PROBLEM TO WORK ON: Nothing may be dropped or altered: reproduce all the data.

►

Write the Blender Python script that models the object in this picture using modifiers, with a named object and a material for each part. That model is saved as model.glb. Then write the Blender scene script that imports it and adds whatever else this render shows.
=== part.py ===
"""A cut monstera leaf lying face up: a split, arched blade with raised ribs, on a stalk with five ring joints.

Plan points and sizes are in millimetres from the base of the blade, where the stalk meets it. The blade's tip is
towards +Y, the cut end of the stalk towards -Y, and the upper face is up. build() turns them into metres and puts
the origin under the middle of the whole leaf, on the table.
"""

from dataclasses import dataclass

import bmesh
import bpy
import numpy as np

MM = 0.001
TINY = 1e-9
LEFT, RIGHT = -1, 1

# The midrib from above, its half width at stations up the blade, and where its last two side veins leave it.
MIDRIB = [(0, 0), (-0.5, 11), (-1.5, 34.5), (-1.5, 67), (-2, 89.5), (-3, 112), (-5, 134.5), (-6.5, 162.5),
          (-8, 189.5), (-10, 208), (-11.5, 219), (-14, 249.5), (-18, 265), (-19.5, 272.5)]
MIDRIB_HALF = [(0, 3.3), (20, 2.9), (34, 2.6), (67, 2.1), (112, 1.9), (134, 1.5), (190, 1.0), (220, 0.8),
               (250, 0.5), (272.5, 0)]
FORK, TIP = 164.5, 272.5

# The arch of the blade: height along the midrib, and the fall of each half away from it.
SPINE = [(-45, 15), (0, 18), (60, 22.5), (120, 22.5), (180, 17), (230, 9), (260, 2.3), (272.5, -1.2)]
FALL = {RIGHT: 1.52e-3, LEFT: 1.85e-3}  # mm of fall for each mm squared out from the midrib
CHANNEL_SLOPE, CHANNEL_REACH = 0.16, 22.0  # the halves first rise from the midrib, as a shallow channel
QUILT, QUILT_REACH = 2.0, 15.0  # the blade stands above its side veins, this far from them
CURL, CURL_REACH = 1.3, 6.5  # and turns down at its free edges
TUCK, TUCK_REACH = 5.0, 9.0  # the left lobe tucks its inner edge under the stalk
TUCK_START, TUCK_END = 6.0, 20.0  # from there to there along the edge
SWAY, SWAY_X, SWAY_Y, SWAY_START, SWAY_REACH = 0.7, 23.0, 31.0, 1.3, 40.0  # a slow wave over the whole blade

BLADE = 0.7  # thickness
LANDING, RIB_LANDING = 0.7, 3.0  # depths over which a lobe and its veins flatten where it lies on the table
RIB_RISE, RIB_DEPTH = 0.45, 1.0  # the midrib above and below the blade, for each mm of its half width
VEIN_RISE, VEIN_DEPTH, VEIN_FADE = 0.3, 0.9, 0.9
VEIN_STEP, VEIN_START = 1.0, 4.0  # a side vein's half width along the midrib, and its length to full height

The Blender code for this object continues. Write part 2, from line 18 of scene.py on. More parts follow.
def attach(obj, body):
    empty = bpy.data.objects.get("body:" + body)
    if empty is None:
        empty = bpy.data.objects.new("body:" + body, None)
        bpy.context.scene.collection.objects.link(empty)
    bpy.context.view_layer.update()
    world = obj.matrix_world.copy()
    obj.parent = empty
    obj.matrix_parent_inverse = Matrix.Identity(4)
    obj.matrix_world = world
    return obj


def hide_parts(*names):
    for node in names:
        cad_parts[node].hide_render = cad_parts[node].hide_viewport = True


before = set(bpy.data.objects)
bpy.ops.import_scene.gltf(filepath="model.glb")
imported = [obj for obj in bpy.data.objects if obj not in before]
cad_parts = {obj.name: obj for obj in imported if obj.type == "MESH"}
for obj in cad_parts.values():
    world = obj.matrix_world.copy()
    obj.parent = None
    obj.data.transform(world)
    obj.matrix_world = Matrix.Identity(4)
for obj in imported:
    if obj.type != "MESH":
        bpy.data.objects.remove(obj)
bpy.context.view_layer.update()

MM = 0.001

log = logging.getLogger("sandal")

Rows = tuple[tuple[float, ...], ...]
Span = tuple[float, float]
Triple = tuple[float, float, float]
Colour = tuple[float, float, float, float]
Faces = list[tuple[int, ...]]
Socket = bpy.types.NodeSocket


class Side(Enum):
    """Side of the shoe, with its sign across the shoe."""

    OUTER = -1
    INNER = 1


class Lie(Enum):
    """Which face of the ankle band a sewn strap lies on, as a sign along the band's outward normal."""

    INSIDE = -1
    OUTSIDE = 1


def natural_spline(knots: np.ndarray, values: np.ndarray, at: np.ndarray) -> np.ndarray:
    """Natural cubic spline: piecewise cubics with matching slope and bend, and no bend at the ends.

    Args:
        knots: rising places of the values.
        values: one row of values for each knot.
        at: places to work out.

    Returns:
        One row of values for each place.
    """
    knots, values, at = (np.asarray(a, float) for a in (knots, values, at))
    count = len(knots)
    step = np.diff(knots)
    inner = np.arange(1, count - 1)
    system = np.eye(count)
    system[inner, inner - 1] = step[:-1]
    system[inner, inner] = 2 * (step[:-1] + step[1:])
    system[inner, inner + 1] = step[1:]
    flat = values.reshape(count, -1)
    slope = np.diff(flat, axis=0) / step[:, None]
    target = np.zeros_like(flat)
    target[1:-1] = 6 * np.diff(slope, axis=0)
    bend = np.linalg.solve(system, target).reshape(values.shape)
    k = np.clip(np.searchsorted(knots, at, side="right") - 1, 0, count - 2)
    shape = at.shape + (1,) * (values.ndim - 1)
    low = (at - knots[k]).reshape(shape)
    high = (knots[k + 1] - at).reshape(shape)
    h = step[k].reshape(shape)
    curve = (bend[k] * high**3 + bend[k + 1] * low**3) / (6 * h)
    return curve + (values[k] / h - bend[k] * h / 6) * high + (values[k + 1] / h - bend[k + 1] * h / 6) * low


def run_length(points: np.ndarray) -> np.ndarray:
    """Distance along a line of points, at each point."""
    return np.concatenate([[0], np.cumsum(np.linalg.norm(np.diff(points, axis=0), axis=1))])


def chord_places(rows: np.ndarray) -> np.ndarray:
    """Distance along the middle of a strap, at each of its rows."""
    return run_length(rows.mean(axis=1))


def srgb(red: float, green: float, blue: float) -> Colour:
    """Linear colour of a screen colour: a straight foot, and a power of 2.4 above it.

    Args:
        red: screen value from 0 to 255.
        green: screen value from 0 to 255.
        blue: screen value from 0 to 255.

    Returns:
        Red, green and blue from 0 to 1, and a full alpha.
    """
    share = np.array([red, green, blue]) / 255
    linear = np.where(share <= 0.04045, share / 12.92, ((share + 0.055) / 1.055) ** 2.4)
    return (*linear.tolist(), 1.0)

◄

OUTPUT:
Write the Blender Python script that models the object in this picture using modifiers, with a named object and a material for each part. That model is saved as model.glb. Then write the Blender scene script that imports it and adds whatever else this render shows.
=== part.py ===
"""A cut monstera leaf lying face up: a split, arched blade with raised ribs, on a stalk with five ring joints.

Plan points and sizes are in millimetres from the base of the blade, where the stalk meets it. The blade's tip is
towards +Y, the cut end of the stalk towards -Y, and the upper face is up. build() turns them into metres and puts
the origin under the middle of the whole leaf, on the table.
"""

from dataclasses import dataclass

import bmesh
import bpy
import numpy as np

MM = 0.001
TINY = 1e-9
LEFT, RIGHT = -1, 1

# The midrib from above, its half width at stations up the blade, and where its last two side veins leave it.
MIDRIB = [(0, 0), (-0.5, 11), (-1.5, 34.5), (-1.5, 67), (-2, 89.5), (-3, 112), (-5, 134.5), (-6.5, 162.5),
          (-8, 189.5), (-10, 208), (-11.5, 219), (-14, 249.5), (-18, 265), (-19.5, 272.5)]
MIDRIB_HALF = [(0, 3.3), (20, 2.9), (34, 2.6), (67, 2.1), (112, 1.9), (134, 1.5), (190, 1.0), (220, 0.8),
               (250, 0.5), (272.5, 0)]
FORK, TIP = 164.5, 272.5

# The arch of the blade: height along the midrib, and the fall of each half away from it.
SPINE = [(-45, 15), (0, 18), (60, 22.5), (120, 22.5), (180, 17), (230, 9), (260, 2.3), (272.5, -1.2)]
FALL = {RIGHT: 1.52e-3, LEFT: 1.85e-3}  # mm of fall for each mm squared out from the midrib
CHANNEL_SLOPE, CHANNEL_REACH = 0.16, 22.0  # the halves first rise from the midrib, as a shallow channel
QUILT, QUILT_REACH = 2.0, 15.0  # the blade stands above its side veins, this far from them
CURL, CURL_REACH = 1.3, 6.5  # and turns down at its free edges
TUCK, TUCK_REACH = 5.0, 9.0  # the left lobe tucks its inner edge under the stalk
TUCK_START, TUCK_END = 6.0, 20.0  # from there to there along the edge
SWAY, SWAY_X, SWAY_Y, SWAY_START, SWAY_REACH = 0.7, 23.0, 31.0, 1.3, 40.0  # a slow wave over the whole blade

BLADE = 0.7  # thickness
LANDING, RIB_LANDING = 0.7, 3.0  # depths over which a lobe and its veins flatten where it lies on the table
RIB_RISE, RIB_DEPTH = 0.45, 1.0  # the midrib above and below the blade, for each mm of its half width
VEIN_RISE, VEIN_DEPTH, VEIN_FADE = 0.3, 0.9, 0.9
VEIN_STEP, VEIN_START = 1.0, 4.0  # a side vein's half width along the midrib, and its length to full height

The Blender code for this object continues. Write part 2, from line 18 of scene.py on. More parts follow.
def attach(obj, body):
    empty = bpy.data.objects.get("body:" + body)
    if empty is None:
        empty = bpy.data.objects.new("body:" + body, None)
        bpy.context.scene.collection.objects.link(empty)
    bpy.context.view_layer.update()
    world = obj.matrix_world.copy()
    obj.parent = empty
    obj.matrix_parent_inverse = Matrix.Identity(4)
    obj.matrix_world = world
    return obj


def hide_parts(*names):
    for node in names:
        cad_parts[node].hide_render = cad_parts[node].hide_viewport = True


before = set(bpy.data.objects)
bpy.ops.import_scene.gltf(filepath="model.glb")
imported = [obj for obj in bpy.data.objects if obj not in before]
cad_parts = {obj.name: obj for obj in imported if obj.type == "MESH"}
for obj in cad_parts.values():
    world = obj.matrix_world.copy()
    obj.parent = None
    obj.data.transform(world)
    obj.matrix_world = Matrix.Identity(4)
for obj in imported:
    if obj.type != "MESH":
        bpy.data.objects.remove(obj)
bpy.context.view_layer.update()

MM = 0.001

log = logging.getLogger("sandal")

Rows = tuple[tuple[float, ...], ...]
Span = tuple[float, float]
Triple = tuple[float, float, float]
Colour = tuple[float, float, float, float]
Faces = list[tuple[int, ...]]
Socket = bpy.types.NodeSocket


class Side(Enum):
    """Side of the shoe, with its sign across the shoe."""

    OUTER = -1
    INNER = 1


class Lie(Enum):
    """Which face of the ankle band a sewn strap lies on, as a sign along the band's outward normal."""

    INSIDE = -1
    OUTSIDE = 1


def natural_spline(knots: np.ndarray, values: np.ndarray, at: np.ndarray) -> np.ndarray:
    """Natural cubic spline: piecewise cubics with matching slope and bend, and no bend at the ends.

    Args:
        knots: rising places of the values.
        values: one row of values for each knot.
        at: places to work out.

    Returns:
        One row of values for each place.
    """
    knots, values, at = (np.asarray(a, float) for a in (knots, values, at))
    count = len(knots)
    step = np.diff(knots)
    inner = np.arange(1, count - 1)
    system = np.eye(count)
    system[inner, inner - 1] = step[:-1]
    system[inner, inner] = 2 * (step[:-1] + step[1:])
    system[inner, inner + 1] = step[1:]
    flat = values.reshape(count, -1)
    slope = np.diff(flat, axis=0) / step[:, None]
    target = np.zeros_like(flat)
    target[1:-1] = 6 * np.diff(slope, axis=0)
    bend = np.linalg.solve(system, target).reshape(values.shape)
    k = np.clip(np.searchsorted(knots, at, side="right") - 1, 0, count - 2)
    shape = at.shape + (1,) * (values.ndim - 1)
    low = (at - knots[k]).reshape(shape)
    high = (knots[k + 1] - at).reshape(shape)
    h = step[k].reshape(shape)
    curve = (bend[k] * high**3 + bend[k + 1] * low**3) / (6 * h)
    return curve + (values[k] / h - bend[k] * h / 6) * high + (values[k + 1] / h - bend[k + 1] * h / 6) * low


def run_length(points: np.ndarray) -> np.ndarray:
    """Distance along a line of points, at each point."""
    return np.concatenate([[0], np.cumsum(np.linalg.norm(np.diff(points, axis=0), axis=1))])


def chord_places(rows: np.ndarray) -> np.ndarray:
    """Distance along the middle of a strap, at each of its rows."""
    return run_length(rows.mean(axis=1))


def srgb(red: float, green: float, blue: float) -> Colour:
    """Linear colour of a screen colour: a straight foot, and a power of 2.4 above it.

    Args:
        red: screen value from 0 to 255.
        green: screen value from 0 to 255.
        blue: screen value from 0 to 255.

    Returns:
        Red, green and blue from 0 to 1, and a full alpha.
    """
    share = np.array([red, green, blue]) / 255
    linear = np.where(share <= 0.04045, share / 12.92, ((share + 0.055) / 1.055) ** 2.4)
    return (*linear.tolist(), 1.0)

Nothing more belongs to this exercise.